EXERCISE: Set down all of the data exactly as it appears.

— BEGIN STORED DATA —

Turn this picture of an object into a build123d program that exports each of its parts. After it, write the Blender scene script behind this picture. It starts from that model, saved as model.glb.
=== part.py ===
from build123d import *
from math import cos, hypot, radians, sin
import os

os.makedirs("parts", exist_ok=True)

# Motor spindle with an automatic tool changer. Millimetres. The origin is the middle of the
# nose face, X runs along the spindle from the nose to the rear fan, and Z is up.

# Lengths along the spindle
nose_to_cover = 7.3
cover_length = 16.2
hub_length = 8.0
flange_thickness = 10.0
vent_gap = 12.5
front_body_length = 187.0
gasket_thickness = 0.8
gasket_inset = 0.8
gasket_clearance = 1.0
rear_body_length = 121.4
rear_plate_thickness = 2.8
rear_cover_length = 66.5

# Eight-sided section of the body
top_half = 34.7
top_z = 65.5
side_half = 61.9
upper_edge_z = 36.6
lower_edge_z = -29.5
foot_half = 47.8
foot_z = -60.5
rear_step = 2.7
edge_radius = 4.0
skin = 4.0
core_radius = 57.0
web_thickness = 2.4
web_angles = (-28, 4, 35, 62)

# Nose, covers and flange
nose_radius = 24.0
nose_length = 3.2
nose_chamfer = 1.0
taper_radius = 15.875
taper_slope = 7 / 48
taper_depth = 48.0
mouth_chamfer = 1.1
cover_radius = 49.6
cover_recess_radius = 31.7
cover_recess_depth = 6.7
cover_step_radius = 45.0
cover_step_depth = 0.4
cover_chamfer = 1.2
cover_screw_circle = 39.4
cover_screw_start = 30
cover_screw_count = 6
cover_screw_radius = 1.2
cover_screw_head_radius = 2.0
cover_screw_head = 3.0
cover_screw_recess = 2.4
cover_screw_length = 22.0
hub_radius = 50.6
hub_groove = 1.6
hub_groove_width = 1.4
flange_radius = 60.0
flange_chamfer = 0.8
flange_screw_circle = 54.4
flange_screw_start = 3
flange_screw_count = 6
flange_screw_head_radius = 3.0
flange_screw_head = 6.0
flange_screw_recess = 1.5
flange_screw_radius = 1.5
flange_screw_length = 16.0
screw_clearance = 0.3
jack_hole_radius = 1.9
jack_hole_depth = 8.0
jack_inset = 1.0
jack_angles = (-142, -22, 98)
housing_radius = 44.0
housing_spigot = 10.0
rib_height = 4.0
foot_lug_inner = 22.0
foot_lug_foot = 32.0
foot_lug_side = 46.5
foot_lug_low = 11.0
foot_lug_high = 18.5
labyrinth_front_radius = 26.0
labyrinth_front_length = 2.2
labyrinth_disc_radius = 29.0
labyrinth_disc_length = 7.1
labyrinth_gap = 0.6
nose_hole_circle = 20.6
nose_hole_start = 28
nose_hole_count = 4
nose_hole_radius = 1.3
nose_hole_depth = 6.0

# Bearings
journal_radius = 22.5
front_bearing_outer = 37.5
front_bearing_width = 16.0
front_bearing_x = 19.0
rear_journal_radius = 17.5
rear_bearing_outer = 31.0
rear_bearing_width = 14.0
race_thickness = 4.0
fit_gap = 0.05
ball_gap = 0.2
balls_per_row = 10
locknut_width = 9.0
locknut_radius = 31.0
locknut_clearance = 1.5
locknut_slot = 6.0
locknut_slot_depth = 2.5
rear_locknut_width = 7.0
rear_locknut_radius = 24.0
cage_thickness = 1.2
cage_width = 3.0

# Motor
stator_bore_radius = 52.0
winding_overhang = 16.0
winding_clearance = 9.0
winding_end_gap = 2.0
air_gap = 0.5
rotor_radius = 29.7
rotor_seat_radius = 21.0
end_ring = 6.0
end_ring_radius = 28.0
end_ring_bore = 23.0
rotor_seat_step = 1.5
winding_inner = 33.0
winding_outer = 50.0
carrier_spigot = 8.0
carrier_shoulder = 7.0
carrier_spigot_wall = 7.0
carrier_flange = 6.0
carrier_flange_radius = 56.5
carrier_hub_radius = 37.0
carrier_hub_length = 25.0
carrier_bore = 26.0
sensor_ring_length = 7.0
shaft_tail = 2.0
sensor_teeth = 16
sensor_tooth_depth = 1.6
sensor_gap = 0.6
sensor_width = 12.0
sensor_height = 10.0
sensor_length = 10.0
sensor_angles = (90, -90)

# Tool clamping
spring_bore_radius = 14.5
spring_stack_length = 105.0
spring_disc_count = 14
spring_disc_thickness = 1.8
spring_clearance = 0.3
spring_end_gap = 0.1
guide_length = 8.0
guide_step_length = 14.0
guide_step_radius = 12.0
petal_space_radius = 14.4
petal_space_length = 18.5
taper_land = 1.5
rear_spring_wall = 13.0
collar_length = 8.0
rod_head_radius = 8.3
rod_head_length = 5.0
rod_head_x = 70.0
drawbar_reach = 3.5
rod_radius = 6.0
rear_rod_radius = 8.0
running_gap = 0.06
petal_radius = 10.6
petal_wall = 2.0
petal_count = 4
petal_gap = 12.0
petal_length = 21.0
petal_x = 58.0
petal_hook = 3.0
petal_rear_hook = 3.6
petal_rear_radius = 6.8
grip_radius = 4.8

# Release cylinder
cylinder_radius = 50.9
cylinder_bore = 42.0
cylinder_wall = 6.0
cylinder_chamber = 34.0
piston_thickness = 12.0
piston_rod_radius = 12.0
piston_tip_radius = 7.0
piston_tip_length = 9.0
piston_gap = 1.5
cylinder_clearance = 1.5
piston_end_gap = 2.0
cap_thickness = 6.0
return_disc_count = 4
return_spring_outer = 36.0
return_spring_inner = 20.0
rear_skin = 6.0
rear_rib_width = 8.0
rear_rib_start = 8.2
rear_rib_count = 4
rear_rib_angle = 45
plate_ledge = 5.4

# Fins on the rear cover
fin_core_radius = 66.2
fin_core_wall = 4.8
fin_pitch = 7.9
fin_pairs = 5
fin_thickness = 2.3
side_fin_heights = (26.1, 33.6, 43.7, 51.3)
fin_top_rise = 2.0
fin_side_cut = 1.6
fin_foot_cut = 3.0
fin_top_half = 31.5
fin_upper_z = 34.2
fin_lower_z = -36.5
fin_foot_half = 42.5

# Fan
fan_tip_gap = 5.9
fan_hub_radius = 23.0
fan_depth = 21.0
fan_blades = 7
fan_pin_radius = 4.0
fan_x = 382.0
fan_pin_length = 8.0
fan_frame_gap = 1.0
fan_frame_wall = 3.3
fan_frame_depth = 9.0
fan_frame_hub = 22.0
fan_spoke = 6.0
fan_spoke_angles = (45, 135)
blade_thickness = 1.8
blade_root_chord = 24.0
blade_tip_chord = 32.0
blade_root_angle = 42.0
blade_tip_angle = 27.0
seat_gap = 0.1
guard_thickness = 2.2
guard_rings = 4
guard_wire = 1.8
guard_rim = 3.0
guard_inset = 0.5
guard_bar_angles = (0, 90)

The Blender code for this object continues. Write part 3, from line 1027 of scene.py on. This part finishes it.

— END STORED DATA —

REPLY TO THE EXERCISE:
Turn this picture of an object into a build123d program that exports each of its parts. After it, write the Blender scene script behind this picture. It starts from that model, saved as model.glb.
=== part.py ===
from build123d import *
from math import cos, hypot, radians, sin
import os

os.makedirs("parts", exist_ok=True)

# Motor spindle with an automatic tool changer. Millimetres. The origin is the middle of the
# nose face, X runs along the spindle from the nose to the rear fan, and Z is up.

# Lengths along the spindle
nose_to_cover = 7.3
cover_length = 16.2
hub_length = 8.0
flange_thickness = 10.0
vent_gap = 12.5
front_body_length = 187.0
gasket_thickness = 0.8
gasket_inset = 0.8
gasket_clearance = 1.0
rear_body_length = 121.4
rear_plate_thickness = 2.8
rear_cover_length = 66.5

# Eight-sided section of the body
top_half = 34.7
top_z = 65.5
side_half = 61.9
upper_edge_z = 36.6
lower_edge_z = -29.5
foot_half = 47.8
foot_z = -60.5
rear_step = 2.7
edge_radius = 4.0
skin = 4.0
core_radius = 57.0
web_thickness = 2.4
web_angles = (-28, 4, 35, 62)

# Nose, covers and flange
nose_radius = 24.0
nose_length = 3.2
nose_chamfer = 1.0
taper_radius = 15.875
taper_slope = 7 / 48
taper_depth = 48.0
mouth_chamfer = 1.1
cover_radius = 49.6
cover_recess_radius = 31.7
cover_recess_depth = 6.7
cover_step_radius = 45.0
cover_step_depth = 0.4
cover_chamfer = 1.2
cover_screw_circle = 39.4
cover_screw_start = 30
cover_screw_count = 6
cover_screw_radius = 1.2
cover_screw_head_radius = 2.0
cover_screw_head = 3.0
cover_screw_recess = 2.4
cover_screw_length = 22.0
hub_radius = 50.6
hub_groove = 1.6
hub_groove_width = 1.4
flange_radius = 60.0
flange_chamfer = 0.8
flange_screw_circle = 54.4
flange_screw_start = 3
flange_screw_count = 6
flange_screw_head_radius = 3.0
flange_screw_head = 6.0
flange_screw_recess = 1.5
flange_screw_radius = 1.5
flange_screw_length = 16.0
screw_clearance = 0.3
jack_hole_radius = 1.9
jack_hole_depth = 8.0
jack_inset = 1.0
jack_angles = (-142, -22, 98)
housing_radius = 44.0
housing_spigot = 10.0
rib_height = 4.0
foot_lug_inner = 22.0
foot_lug_foot = 32.0
foot_lug_side = 46.5
foot_lug_low = 11.0
foot_lug_high = 18.5
labyrinth_front_radius = 26.0
labyrinth_front_length = 2.2
labyrinth_disc_radius = 29.0
labyrinth_disc_length = 7.1
labyrinth_gap = 0.6
nose_hole_circle = 20.6
nose_hole_start = 28
nose_hole_count = 4
nose_hole_radius = 1.3
nose_hole_depth = 6.0

# Bearings
journal_radius = 22.5
front_bearing_outer = 37.5
front_bearing_width = 16.0
front_bearing_x = 19.0
rear_journal_radius = 17.5
rear_bearing_outer = 31.0
rear_bearing_width = 14.0
race_thickness = 4.0
fit_gap = 0.05
ball_gap = 0.2
balls_per_row = 10
locknut_width = 9.0
locknut_radius = 31.0
locknut_clearance = 1.5
locknut_slot = 6.0
locknut_slot_depth = 2.5
rear_locknut_width = 7.0
rear_locknut_radius = 24.0
cage_thickness = 1.2
cage_width = 3.0

# Motor
stator_bore_radius = 52.0
winding_overhang = 16.0
winding_clearance = 9.0
winding_end_gap = 2.0
air_gap = 0.5
rotor_radius = 29.7
rotor_seat_radius = 21.0
end_ring = 6.0
end_ring_radius = 28.0
end_ring_bore = 23.0
rotor_seat_step = 1.5
winding_inner = 33.0
winding_outer = 50.0
carrier_spigot = 8.0
carrier_shoulder = 7.0
carrier_spigot_wall = 7.0
carrier_flange = 6.0
carrier_flange_radius = 56.5
carrier_hub_radius = 37.0
carrier_hub_length = 25.0
carrier_bore = 26.0
sensor_ring_length = 7.0
shaft_tail = 2.0
sensor_teeth = 16
sensor_tooth_depth = 1.6
sensor_gap = 0.6
sensor_width = 12.0
sensor_height = 10.0
sensor_length = 10.0
sensor_angles = (90, -90)

# Tool clamping
spring_bore_radius = 14.5
spring_stack_length = 105.0
spring_disc_count = 14
spring_disc_thickness = 1.8
spring_clearance = 0.3
spring_end_gap = 0.1
guide_length = 8.0
guide_step_length = 14.0
guide_step_radius = 12.0
petal_space_radius = 14.4
petal_space_length = 18.5
taper_land = 1.5
rear_spring_wall = 13.0
collar_length = 8.0
rod_head_radius = 8.3
rod_head_length = 5.0
rod_head_x = 70.0
drawbar_reach = 3.5
rod_radius = 6.0
rear_rod_radius = 8.0
running_gap = 0.06
petal_radius = 10.6
petal_wall = 2.0
petal_count = 4
petal_gap = 12.0
petal_length = 21.0
petal_x = 58.0
petal_hook = 3.0
petal_rear_hook = 3.6
petal_rear_radius = 6.8
grip_radius = 4.8

# Release cylinder
cylinder_radius = 50.9
cylinder_bore = 42.0
cylinder_wall = 6.0
cylinder_chamber = 34.0
piston_thickness = 12.0
piston_rod_radius = 12.0
piston_tip_radius = 7.0
piston_tip_length = 9.0
piston_gap = 1.5
cylinder_clearance = 1.5
piston_end_gap = 2.0
cap_thickness = 6.0
return_disc_count = 4
return_spring_outer = 36.0
return_spring_inner = 20.0
rear_skin = 6.0
rear_rib_width = 8.0
rear_rib_start = 8.2
rear_rib_count = 4
rear_rib_angle = 45
plate_ledge = 5.4

# Fins on the rear cover
fin_core_radius = 66.2
fin_core_wall = 4.8
fin_pitch = 7.9
fin_pairs = 5
fin_thickness = 2.3
side_fin_heights = (26.1, 33.6, 43.7, 51.3)
fin_top_rise = 2.0
fin_side_cut = 1.6
fin_foot_cut = 3.0
fin_top_half = 31.5
fin_upper_z = 34.2
fin_lower_z = -36.5
fin_foot_half = 42.5

# Fan
fan_tip_gap = 5.9
fan_hub_radius = 23.0
fan_depth = 21.0
fan_blades = 7
fan_pin_radius = 4.0
fan_x = 382.0
fan_pin_length = 8.0
fan_frame_gap = 1.0
fan_frame_wall = 3.3
fan_frame_depth = 9.0
fan_frame_hub = 22.0
fan_spoke = 6.0
fan_spoke_angles = (45, 135)
blade_thickness = 1.8
blade_root_chord = 24.0
blade_tip_chord = 32.0
blade_root_angle = 42.0
blade_tip_angle = 27.0
seat_gap = 0.1
guard_thickness = 2.2
guard_rings = 4
guard_wire = 1.8
guard_rim = 3.0
guard_inset = 0.5
guard_bar_angles = (0, 90)

The Blender code for this object continues. Write part 3, from line 1027 of scene.py on. This part finishes it.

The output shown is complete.